By Steve Brawner, © 2018 by Steve Brawner Communications, Inc.
At the University of Arkansas at Fort Smith Friday, more than 220 college students, including sophomore Garrett Spain from Greenwood, tried to do what Congress is unwilling to do – get the government’s debt under control.
The students gathered at two dozen tables, each with a laptop, and worked together using the Committee for a Responsible Federal Budget’s (CRFB) Debt Fixer tool. That’s an online resource that lets users see how the federal budget would be affected by selecting various spending cuts and tax increases.
The goal of Friday’s exercise was not to pay down the $21.6 trillion national debt. Instead, it was to get the red ink under control. The $15.8 trillion public debt (what the government owes everyone but itself) is 77 percent of the gross domestic product and growing rapidly. By 2028, it is projected to be 97 percent, meaning it will be the same size as the economy. The goal for the students was to stabilize it at 70 percent by 2028, and 40 percent by 2050.
The event began with CRFB’s chief of staff, Mike Murphy, describing the basics of the federal budget, and then students had 40 minutes to try to reach those goals. That’s not much time, but it did introduce them to how the government spends taxpayers’ money. It also reinforced the reality that tradeoffs are unavoidable. Because students were working together, they had to come to consensus – not a bad lesson to learn for the adult world.

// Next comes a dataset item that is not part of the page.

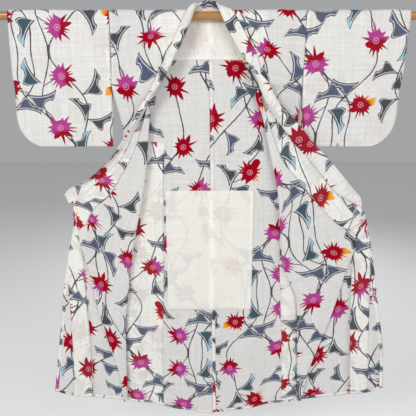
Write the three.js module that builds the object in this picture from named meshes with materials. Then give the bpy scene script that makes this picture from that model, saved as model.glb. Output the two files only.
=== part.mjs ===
import * as THREE from 'three';

// A yukata hung on a wooden rod, its fronts drawn open. Millimetres, +Z up.
// The origin is on the rod's axis, halfway along it. +Y points away from the viewer,
// +X to the viewer's right. Each side's tables give x outward from the middle.

// Rod
const ROD_DIAMETER = 27;
const ROD_LENGTH = 1500;
const ROD_SIDES = 28;

// Cloth
const CLOTH = 1.4;
const LINING = 1.2;
const COLLAR_CORE = 1.2;
const OVER_COLLAR = 1.0;
const SEAM_GAP = 0.3;
const OKUMI_GAP = 0.5;
const COLLAR_GAP = 1.1;
const TWIST = 0.92;
const SHOULDER_RADIUS = 17.5;
const ARC = (SHOULDER_RADIUS * Math.PI) / 2;

// Body
const SHOULDER_HALF = { left: 323, right: 308 };
const ARMHOLE = 222;
const SIDE_OPENING_END = 367;

// Sleeves
const SLEEVE_OUT = { left: 648, right: 641 };
const SLEEVE_LENGTH = 424;
const SLEEVE_CORNER = 104;
const CUFF_OPENING = 232;

// Linings
const SHOULDER_LINING = { half: 182 };
const SEAT_LINING = { left: 160, right: 158, top: 578, bottom: 1047 };

// Centre back seam: x at the shoulder and at the hem
const CENTRE = { top: -5, bottom: 12 };

// Long soft folds of the back: x at the hem, half width, depth at the hem, where it starts, lean
const BACK_FOLDS = [
  { x: -215, half: 62, depth: 13, start: 520, lean: 0.03 },
  { x: -78, half: 55, depth: 8, start: 700, lean: 0.02 },
  { x: 96, half: 60, depth: 9, start: 640, lean: -0.02 },
  { x: 228, half: 58, depth: 13, start: 480, lean: -0.03 },
  { x: -20, half: 40, depth: -3, start: 900, lean: 0.0 },
];

// Rows down the body, the same on back and front. side: depth at the side edge. middle: depth at
// the centre back. x: the side edge.
const FALL = {
  left: [
    { side: 34, middle: 34, x: 323 },
    { side: 92, middle: 92, x: 324 },
    { side: 150, middle: 150, x: 325 },
    { side: 186, middle: 187, x: 327 },
    { side: 222, middle: 224, x: 328 },
    { side: 290, middle: 293, x: 314 },
    { side: 367, middle: 372, x: 299 },
    { side: 450, middle: 458, x: 305 },
    { side: 540, middle: 552, x: 309 },
    { side: 640, middle: 656, x: 312 },
    { side: 735, middle: 757, x: 314 },
    { side: 840, middle: 867, x: 317 },
    { side: 950, middle: 983, x: 321 },
    { side: 1065, middle: 1103, x: 326 },
    { side: 1190, middle: 1234, x: 330 },
    { side: 1320, middle: 1372, x: 333 },
    { side: 1440, middle: 1510, x: 335 },
  ],
  right: [
    { side: 34, middle: 34, x: 308 },
    { side: 92, middle: 92, x: 308 },
    { side: 150, middle: 150, x: 307 },
    { side: 186, middle: 187, x: 306 },
    { side: 222, middle: 224, x: 306 },
    { side: 275, middle: 278, x: 303 },
    { side: 350, middle: 355, x: 300 },
    { side: 440, middle: 448, x: 306 },
    { side: 520, middle: 531, x: 311 },
    { side: 615, middle: 630, x: 315 },
    { side: 705, middle: 724, x: 318 },
    { side: 770, middle: 794, x: 320 },
    { side: 860, middle: 888, x: 323 },
    { side: 980, middle: 1014, x: 330 },
    { side: 1120, middle: 1160, x: 340 },
    { side: 1285, middle: 1335, x: 348 },
    { side: 1442, middle: 1510, x: 352 },
  ],
};

// How far the fronts' outer hem corners are rounded up
const HEM_CORNER = 13;

// Turned-back fronts, a row for each row of FALL from FRONT_START on.
// roll, fold: x and depth of the rolled fold. lip: x of the slanting pleat's outer lip.
// under: how far the cloth goes back under it. seam: x of the overlap's seam.
// edge, down: the outer edge, x and depth, where the collar no longer gives it.
const FRONT_START = 5;
const FRONT = {
  left: [
    { roll: 204, fold: 292, seam: 213 },
    { roll: 210, fold: 367, seam: 234 },
    { roll: 217, fold: 450, seam: 266 },
    { roll: 229, fold: 540, seam: 310 },
    { roll: 248, fold: 640, seam: 360 },
    { roll: 270, fold: 735, seam: 422 },
    { roll: 289, fold: 840, lip: 466, under: 24, seam: 452, edge: 491, down: 700 },
    { roll: 303, fold: 950, lip: 446, under: 36, seam: 463, edge: 519, down: 815 },
    { roll: 320, fold: 1065, lip: 426, under: 40, seam: 465, edge: 545, down: 935 },
    { roll: 325, fold: 1190, lip: 392, under: 38, seam: 463, edge: 566, down: 1070 },
    { roll: 328, fold: 1320, lip: 354, under: 16, seam: 462, edge: 592, down: 1230 },
    { roll: 330, fold: 1433, lip: 345, under: 8, seam: 468, edge: 623, down: 1402 },
  ],
  right: [
    { roll: 153, fold: 238, seam: 163 },
    { roll: 176, fold: 318, seam: 186 },
    { roll: 202, fold: 425, seam: 220 },
    { roll: 226, fold: 520, seam: 256 },
    { roll: 244, fold: 615, seam: 318 },
    { roll: 252, fold: 705, seam: 382 },
    { roll: 259, fold: 770, seam: 440 },
    { roll: 270, fold: 860, lip: 520, under: 24, seam: 507, edge: 569, down: 706 },
    { roll: 322, fold: 980, lip: 494, under: 36, seam: 524, edge: 603, down: 852 },
    { roll: 335, fold: 1120, lip: 450, under: 40, seam: 533, edge: 637, down: 1022 },
    { roll: 343, fold: 1285, lip: 392, under: 30, seam: 545, edge: 673, down: 1208 },
    { roll: 347, fold: 1432, lip: 364, under: 8, seam: 559, edge: 693, down: 1388 },
  ],
};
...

First National Bank of Fort Smith sponsored the event. Its president and CEO, Sam Sicard, has pleaded with Arkansas’ congressional delegation to act on this issue for years, to no avail. In December, Congress cut taxes, and then it followed that action this year by increasing spending. That combination did help spur the economy, but it also further borrowed from the future. Partly as a result, next year the government is projected to spend $1 trillion more than it collects. When the economy inevitably goes into a recession, the deficits will grow.
So after unsuccessfully trying to persuade Congress to act in young people’s interest, Sicard decided to go to the young people themselves. The event attracted the large crowd, he said, with “Free pizza, free T-shirts, and a lot of help from UA-Fort Smith.” Some professors counted it as class time.
Seventeen of the 24 tables reached the 70 percent goal by 2028, while 15 reached the 40 percent goal by 2050. One table paid off the debt entirely by then. The most popular choice (92 percent) was reducing prescription drug costs through several policy changes, which the Debt Fixer says would save $230 billion by 2028. Second was ending the wars in Afghanistan and Iraq, a choice of 88 percent of the tables, which would save $440 billion. All but one of the tables increased tax revenues somehow, and that one didn’t meet either target.
Spain’s table reduced the public debt to 70 percent of the gross domestic product by 2028 and 37 percent by 2050. The students didn’t have much time and weren’t familiar with some of the terms, but they were earnestly participating.
Spain, 19, said the exercise was about making tradeoffs. If you want programs, you have to pay for them. But if you increase taxes, people have less incentive to work. A balance has to be found between stimulating the economy, the social benefits of programs, and “countless” other factors. Given more time, he said, the students would have made different choices.
“I do not know what the solution is, but there is most definitely a problem,” he wrote in an email. “I hope that events like ours today continue to open the eyes of the younger generation since we are the upcoming leaders of our country.”
Want to see if you can fix the debt? Go to www.crfb.org/debtfixer. You might even get some people together and order some pizzas. It seemed to work for the college students.